In particular, the whole perfectionism thing seems to be pretty much rejected. Most startups would say that it's better just to get something launched. I'm definitely not saying that's wrong. Just saying that it's interesting to hear another point of view.


Steve Jobs certainly understood the importance of ship dates, so he wasn't exactly going to fall into the Duke Nukem / Grand Turismo 5 tar pit.

"Real artists ship" http://www.folklore.org/StoryView.py?story=Real_Artists_Ship...


Good point -

There was another article recently about Apple that addressed this -- "You Can't Innovate Like Apple"

http://bit.ly/3eYW

In short -- Apple's focus on perfection/design (they plan on 'throwing out' 90% of their work) is hard to match for a young start-up with limited time/money/(talent).

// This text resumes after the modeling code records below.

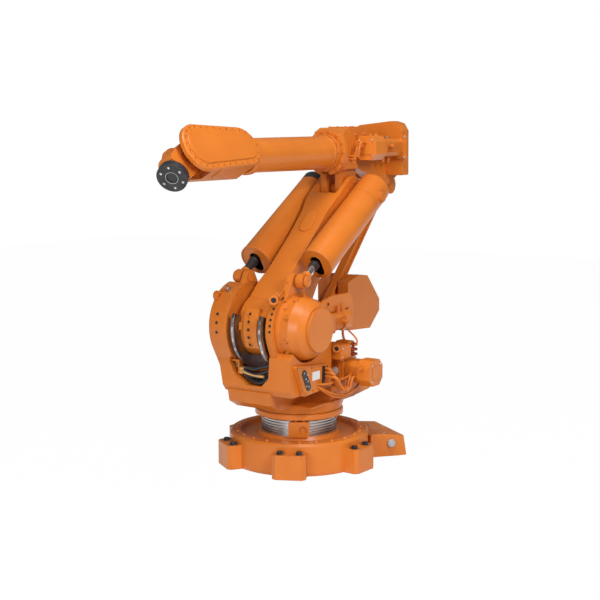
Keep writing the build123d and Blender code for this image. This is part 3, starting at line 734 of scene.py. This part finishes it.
guide = Piece("cable_loop_bands", "lower_arm", "bright_steel", SCREW)
for side in (-1, 1):
    for angle in (-28, -14, 0, 12):
        seat = on_hub(angle, 0.2665, side * 0.100)
        guide.prism(rounded(0.006, 0.0125, 0.002), -0.004, 0.0018, seat, 0.001)
guide.finish()

arm_bolts = Piece("lower_arm_bolts", "lower_arm", "paint", ORANGE)
for side in (-1, 1):
    for x, z in ring_points(0.066, 10):
        arm_bolts.bolt(facing(AT_LOWER, x, side * 0.118, 1.110 + z, (0, side, 0)), 0.0038)
arm_bolts.finish()

head = Piece("balancer_head_faces", "lower_arm", "paint", ORANGE)
for side in (-1, 1):
    seat = facing(AT_LOWER, HEAD_X, side * 0.344, HEAD_Z, (0, side, 0))
    head.lathe([(0.031, 0), (0.031, 0.002), (0.013, 0.002), (0.012, 0.0005), (0, 0.0005)], seat, 40)
head.finish()

# Balancers

HEAD_POINT = AT_LOWER @ Vector((HEAD_X, 0, HEAD_Z))
run = HEAD_POINT - Vector((AXIS2.x, 0, FOOT_PIN))
BARREL_ANGLE = math.degrees(math.asin(run.x / math.hypot(run.x, run.z))) + BARREL_LEAD
PIN_SPAN = math.hypot(run.x, run.z)
MOUTH = 0.172 - PIN_SPAN
for side, word in ((1, "right"), (-1, "left")):
    place = shift(HEAD_POINT.x, side * BALANCER_SIDE, HEAD_POINT.z) @ turn("Y", BARREL_ANGLE)
    body_name = "balancer_barrel_" + word
    bands = Piece("barrel_bands_" + word, body_name, "paint", CAST)
    bands.lathe([(0.1035, MOUTH), (0.1062, MOUTH + 0.002), (0.1062, MOUTH + 0.018),
                 (0.1035, MOUTH + 0.020)], place, 88)
    bands.finish()
    gland = Piece("barrel_gland_" + word, body_name, "paint", CAST)
    outer = []
    inner = []
    slot_low, slot_high, slot_half = -0.050, 0.016, 0.037
    for step in range(72):
        angle = 2 * math.pi * step / 72
        outer.append((MOUTH_R * math.cos(angle), MOUTH_R * math.sin(angle)))
        middle = slot_high if math.cos(angle) > 0 else slot_low
        inner.append((middle + slot_half * math.cos(angle), slot_half * math.sin(angle)))
    gland.pierced(outer, inner, MOUTH + 0.004, MOUTH + 0.014, place)
    gland.finish()
    # Near-black lining inside the barrel, seen through the slot: painted shade
    inside_shade = Piece("barrel_inside_shade_" + word, body_name, "paint", PAINTED_SHADE)
    inside_shade.lathe([(MOUTH_R, MOUTH + 0.014), (0.0945, MOUTH + 0.016), (0.0945, -0.080), (0.0945, -0.078),
                 (0, -0.078)],
                place, 64)
    inside_shade.finish()
    top = Piece("barrel_cap_" + word, body_name, "paint", BLACK if side < 0 else CAST)
    top.lathe([(0.084, 0.1195), (0.084, 0.1240), (0.078, 0.1290), (0.030, 0.1290), (0.026, 0.1250),
               (0, 0.1250)], place, 64)
    if side < 0:
        top.lathe([(0.1041, 0.060), (0.1050, 0.061), (0.1050, 0.1180), (0.1030, 0.1215), (0.0840, 0.1215)],
                  place, 88)
    top.finish()
    trunnion = Piece("barrel_trunnion_" + word, body_name, "paint", CAST)
    for way in (-1, 1):
        seat = facing(place, 0, way * 0.098, 0, (0, way, 0))
        trunnion.lathe([(0.044, 0), (0.044, 0.0075), (0.040, 0.0085), (0.0245, 0.0085), (0.0245, 0)], seat,
                       48)
    trunnion.finish()
    rod_place = shift(AXIS2.x, side * BALANCER_SIDE, FOOT_PIN) @ turn("Y", BARREL_ANGLE)
    sleeve = Piece("rod_sleeve_" + word, "balancer_rod_" + word, "paint", BLACK)
    sleeve.lathe([(0.0262, 0.118), (0.0305, 0.120), (0.0305, 0.166), (0.0262, 0.168)], rod_place, 48)
    sleeve.lathe([(0.0262, 0.148), (0.0330, 0.150), (0.0330, 0.158), (0.0262, 0.160)], rod_place, 48)
    sleeve.finish()

# Upper arm housing

plate = Piece("housing_front_bolts", "upper_arm", "paint", ORANGE)
for y, z in ring_points(0.1340, 14):
    plate.bolt(facing(AT_UPPER, 0.149, y, 0.235 + z, (1, 0, 0)), 0.0062)
for x, y in ((0.000, 0.060), (-0.090, 0.060), (0.000, -0.060), (-0.090, -0.060), (-0.160, 0.0)):
    plate.bolt(facing(AT_UPPER, x, y, 0.395, (0, 0, 1)), 0.008)
for side in (-1, 1):
    for x, z in ((-0.040, 0.350), (-0.140, 0.350), (-0.240, 0.310), (-0.040, 0.190), (-0.140, 0.190)):
        plate.bolt(facing(AT_UPPER, x, side * 0.112, z, (0, side, 0)), 0.0075)
plate.finish()

rear = Piece("rear_cover_bolts", "upper_arm", "paint", ORANGE)
for y, z in ((-0.132, 0.130), (-0.132, 0.250), (-0.132, 0.365), (-0.020, 0.405), (0.090, 0.416),
             (0.190, 0.405),
             (0.216, 0.330), (0.216, 0.210), (0.216, 0.095), (0.150, 0.090), (0.128, 0.180), (0.128,
                                                                                              0.290)):
    rear.bolt(facing(AT_UPPER, -0.528, y, z, (-1, 0, 0)), 0.0075)
for z in (0.110, 0.230, 0.340):
    rear.bolt(facing(AT_UPPER, -0.484, 0.234, z, (0, 1, 0)), 0.0075)
rear.finish()

hatch = Piece("housing_top_hatch", "upper_arm", "paint", CAST)
hatch.prism(rounded(0.070, 0.082, 0.014), 0, 0.006, AT_UPPER @ shift(-0.070, 0, 0.3945), 0.003)
hatch.finish()

motor_details("axis_4_motor", "upper_arm", MOTOR_4, 0.412, 0.145, 0.058, 0.079,
              [(-0.050, 0.030, 0.330, (-1, 0, 0)), (-0.050, -0.012, 0.330, (-1, 0, 0)),
               (-0.012, 0.058, 0.210, (0, 1, 0)), (0.056, 0.0, 0.120, (1, 0, 0)), (0.056, 0.0, 0.190,
                                                                                   (1, 0, 0))])
# Wrist

rim = Piece("wrist_cover_bolts", "arm_tube", "paint", ORANGE)
INSET = 0.018
COVERS = ((1, 0.125, 1.535, 0.140, 1.150, 0.120), (-1, 0.105, 1.535, 0.098, 1.150, 0.078))
for side, face_y, front_x, front_r, rear_x, rear_r in COVERS:
    lean = math.asin((front_r - rear_r) / (front_x - rear_x))
    marks = []
    for step in range(10):
        angle = math.radians(90 + math.degrees(lean) - (180 + 2 * math.degrees(lean)) * step / 9)
        marks.append((front_x + (front_r - INSET) * math.cos(angle), (front_r - INSET) * math.sin(angle)))
    for step in range(7):
        angle = math.radians(90 + math.degrees(lean) + (180 - 2 * math.degrees(lean)) * step / 6)
        marks.append((rear_x + (rear_r - INSET) * math.cos(angle), (rear_r - INSET) * math.sin(angle)))
    for step in range(1, 7):
        share = step / 7
        x = rear_x + (front_x - rear_x) * share
        z = (rear_r + (front_r - rear_r) * share - INSET) / math.cos(lean)
        marks += [(x, z), (x, -z)]
    for x, z in marks:
        rim.bolt(facing(AT_WRIST, x, side * (face_y + 0.0002), z, (0, side, 0)), 0.0044)
rim.finish()

raised = Piece("wrist_cover_panel", "arm_tube", "paint", CAST)
for side, face_y, front_x, front_r, rear_x, rear_r in COVERS:
    points = []
    for step in range(25):
        angle = math.radians(90 - 180 * step / 24)
        points.append((front_x + (front_r - 0.034) * math.cos(angle), (front_r - 0.034) * math.sin(angle)))
    for step in range(25):
        angle = math.radians(-90 - 180 * step / 24)
        points.append((rear_x + (rear_r - 0.034) * math.cos(angle), (rear_r - 0.034) * math.sin(angle)))
    raised.prism(points, face_y - 0.002, face_y + 0.006, AT_WRIST @ upright(0, side), 0.004)
raised.finish()

neck = Piece("wrist_neck_flange", "arm_tube", "paint", CAST)
neck.lathe([(0.100, 0.990), (0.113, 0.994), (0.113, 1.018), (0.100, 1.030)], AT_WRIST @ turn("Y", 90), 80)
for y, z in ring_points(0.1075, 12):
    neck.bolt(facing(AT_WRIST, 0.995, y, z, (-1, 0, 0)), 0.0045)
neck.finish()

foot_plate = Piece("wrist_underside_plate", "arm_tube", "paint", ORANGE)
foot_plate.prism(rounded(0.100, 0.062, 0.012), -0.001, 0.004,
                 facing(AT_WRIST, 1.235, 0, -0.100, (0, 0, -1)) @ turn("Z", 90), 0.002)
foot_plate.finish()

tilt = Piece("tilt_housing_bolts", "wrist_tilt", "paint", ORANGE)
for side in (-1, 1):
    face = facing(AT_TILT, 0.040, side * 0.055, 0, (0, side, 0))
    tilt.lathe([(0.060, 0), (0.060, 0.0015), (0.055, 0.003), (0.030, 0.003), (0.028, 0)], face, 64)
    for x, y in ring_points(0.048, 8):
        tilt.bolt(face @ shift(x, y, 0.002), 0.004)
for x, y in ring_points(0.064, 10):
    tilt.bolt(facing(AT_TILT, 0.158, x, y, (1, 0, 0)) @ turn("X", 180) @ shift(0, 0, 0.011), 0.0045)
tilt.finish()

screws = Piece("flange_screws", "turning_disc", "bright_steel", SCREW)
for x, y in ring_points(0.0625, 6):
    seat = facing(AT_TILT, 0.1902, x, y, (1, 0, 0))
    screws.lathe([(0.0080, 0), (0.0080, 0.0092), (0.0070, 0.0102), (0.0045, 0.0102), (0.0042, 0.006),
                  (0, 0.006)],
                 seat, 24)
screws.finish()

edge = Piece("flange_edge", "turning_disc", "bright_steel", GREY)
edge.lathe([(0.0315, 0.1995), (0.0345, 0.2004), (0.0375, 0.1995)],
           AT_TILT @ turn("Y", 90), 72)
edge.finish()

# Tube ring

ring_piece = Piece("tube_clamp", "arm_tube", "paint", CAST)
ring_piece.lathe([(0.1045, 0.176), (0.1095, 0.178), (0.1095, 0.196), (0.1045, 0.198)],
                 AT_WRIST @ turn("Y", 90), 88)
for x, y in ring_points(0.1125, 12):
    ring_piece.bolt(facing(AT_WRIST, 0.1745, x, y, (1, 0, 0)), 0.0042)
ring_piece.finish()

# Camera

camera_data = bpy.data.cameras.new("camera")
camera = bpy.data.objects.new("camera", camera_data)
bpy.context.scene.collection.objects.link(camera)
CAMERA_TURN = 0.596
CAMERA_DISTANCE = 7.101
CAMERA_HEIGHT = 1.965
CAMERA_PITCH = 0.132
FOCAL_PIXELS = 1134.0
IMAGE_PIXELS = 600.0
PRINCIPAL_X = 299.1
camera_data.sensor_width = 36.0
camera_data.lens = 36.0 * FOCAL_PIXELS / IMAGE_PIXELS
camera_data.shift_x = (IMAGE_PIXELS / 2 - PRINCIPAL_X) / IMAGE_PIXELS
camera_data.clip_end = 100.0
camera.location = (CAMERA_DISTANCE * math.cos(CAMERA_TURN), CAMERA_DISTANCE * math.sin(CAMERA_TURN),
                   CAMERA_HEIGHT)
gaze = Vector((-math.cos(CAMERA_TURN) * math.cos(CAMERA_PITCH),
               -math.sin(CAMERA_TURN) * math.cos(CAMERA_PITCH),
               -math.sin(CAMERA_PITCH)))
camera.rotation_euler = gaze.to_track_quat("-Z", "Y").to_euler()
bpy.context.scene.camera = camera


# Studio

def seen_white(material, strength=1.0, share=1.0):
    """Camera, mirror and glass rays see plain white, other rays see a pale matt surface."""
    tree = material.node_tree
    tree.nodes.clear()
    output = tree.nodes.new("ShaderNodeOutputMaterial")
    glow = tree.nodes.new("ShaderNodeEmission")
    matt = tree.nodes.new("ShaderNodeBsdfDiffuse")
    mix = tree.nodes.new("ShaderNodeMixShader")
    path = tree.nodes.new("ShaderNodeLightPath")
    both = tree.nodes.new("ShaderNodeMath")
    either = tree.nodes.new("ShaderNodeMath")
    scale = tree.nodes.new("ShaderNodeMath")
    both.operation = "MAXIMUM"
    either.operation = "MAXIMUM"
    scale.operation = "MULTIPLY"
    scale.inputs[1].default_value = share
    glow.inputs["Strength"].default_value = strength
    matt.inputs["Color"].default_value = (0.88, 0.88, 0.88, 1)
    tree.links.new(path.outputs["Is Camera Ray"], both.inputs[0])
    tree.links.new(path.outputs["Is Glossy Ray"], both.inputs[1])
    tree.links.new(both.outputs[0], either.inputs[0])
    tree.links.new(path.outputs["Is Transmission Ray"], either.inputs[1])
    tree.links.new(either.outputs[0], scale.inputs[0])
    tree.links.new(scale.outputs[0], mix.inputs[0])
    tree.links.new(matt.outputs[0], mix.inputs[1])
    tree.links.new(glow.outputs[0], mix.inputs[2])
    tree.links.new(mix.outputs[0], output.inputs["Surface"])


def build_floor():
    data = bpy.data.meshes.new("studio_floor")
    half = 14.0
    data.from_pydata([(-half, -half, 0), (half, -half, 0), (half, half, 0), (-half, half, 0)], [],
                     [(0, 1, 2, 3)])
    material = bpy.data.materials.new("studio_floor")
    material.use_nodes = True
    seen_white(material, 1.0, 0.985)
    data.materials.append(material)
    floor = bpy.data.objects.new("studio_floor", data)
    floor.location.z = -0.0005
    bpy.context.scene.collection.objects.link(floor)


def build_world():
    world = bpy.data.worlds.new("studio")
    bpy.context.scene.world = world
    world.use_nodes = True
    tree = world.node_tree
    tree.nodes.clear()
    output = tree.nodes.new("ShaderNodeOutputWorld")
    path = tree.nodes.new("ShaderNodeLightPath")
    seen = tree.nodes.new("ShaderNodeBackground")
    light = tree.nodes.new("ShaderNodeBackground")
    mix = tree.nodes.new("ShaderNodeMixShader")
    seen.inputs["Color"].default_value = (1, 1, 1, 1)
    light.inputs["Color"].default_value = (1, 1, 1, 1)
    light.inputs["Strength"].default_value = 0.17
    tree.links.new(path.outputs["Is Camera Ray"], mix.inputs[0])
    tree.links.new(light.outputs[0], mix.inputs[1])
    tree.links.new(seen.outputs[0], mix.inputs[2])
    tree.links.new(mix.outputs[0], output.inputs["Surface"])


def area_light(name, place, target, size, power):
    data = bpy.data.lights.new(name, "AREA")
    data.shape = "SQUARE"
    data.size = size
    data.energy = power
    lamp = bpy.data.objects.new(name, data)
    lamp.location = place
    lamp.rotation_euler = (Vector(target) - Vector(place)).to_track_quat("-Z", "Y").to_euler()
    bpy.context.scene.collection.objects.link(lamp)


build_floor()
build_world()
area_light("key", (2.6, 6.6, 4.8), (0, 0, 1.1), 2.2, 305)
area_light("top", (1.6, 1.2, 6.0), (0, 0, 1.0), 2.6, 170)
area_light("front", (7.0, 0.6, 2.2), (0.2, 0, 1.2), 2.4, 165)
bpy.context.scene.view_settings.view_transform = "Standard"
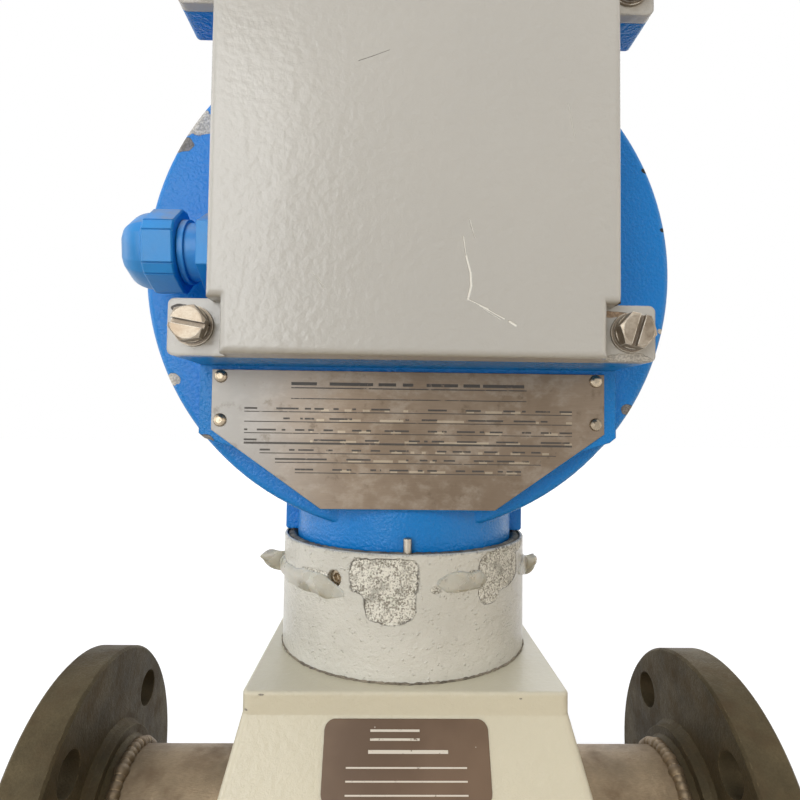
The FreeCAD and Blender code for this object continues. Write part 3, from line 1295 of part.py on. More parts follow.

An important distinction, though, is that with software, particularly server-side software, it's fine to get it wrong several times, as you can fix it quickly and all in one place.

The difficulty increases as you move to desktop software and it increases a LOT more as you move to hardware, obviously.


i-tunes seemingly has to have a new update and install every time I open it, so I'd question how much "perfection" goes into the releases of Appl software.


Yes, but you have to actually go back and fix, not just pile on features


Well, there is also a difference between what should be important to a startup (just get anything out there to get some customers/revenue) versus an establish company like Apple (be perfect with our consumer products).


I get the impression that this is heavily influenced by everyone else's analysis of Steve Jobs. Disappointing but not surprising.


Perfectionism was mentioned at least three times (3. Perfectionism, 7. Sweat the details, 10. Perfection). That says a lot about Steve Jobs. I'm still amazed how the 'death grip' slipped through.


An interesting perspective, esp actually studying Italian cars.

BTW: Edison also worked in terms of systems (electric power + grid + lights), as did Mr. Birdseye (refrigerated supermarkets + trucks + frozen food). Yah, that was his actual name: http://en.wikipedia.org/wiki/Clarence_Birdseye


I loved the entirety of this article. It felt really genuine like I was being told a story by my grandpa. I cannot explain it, but this article is worth being reminded of in my future.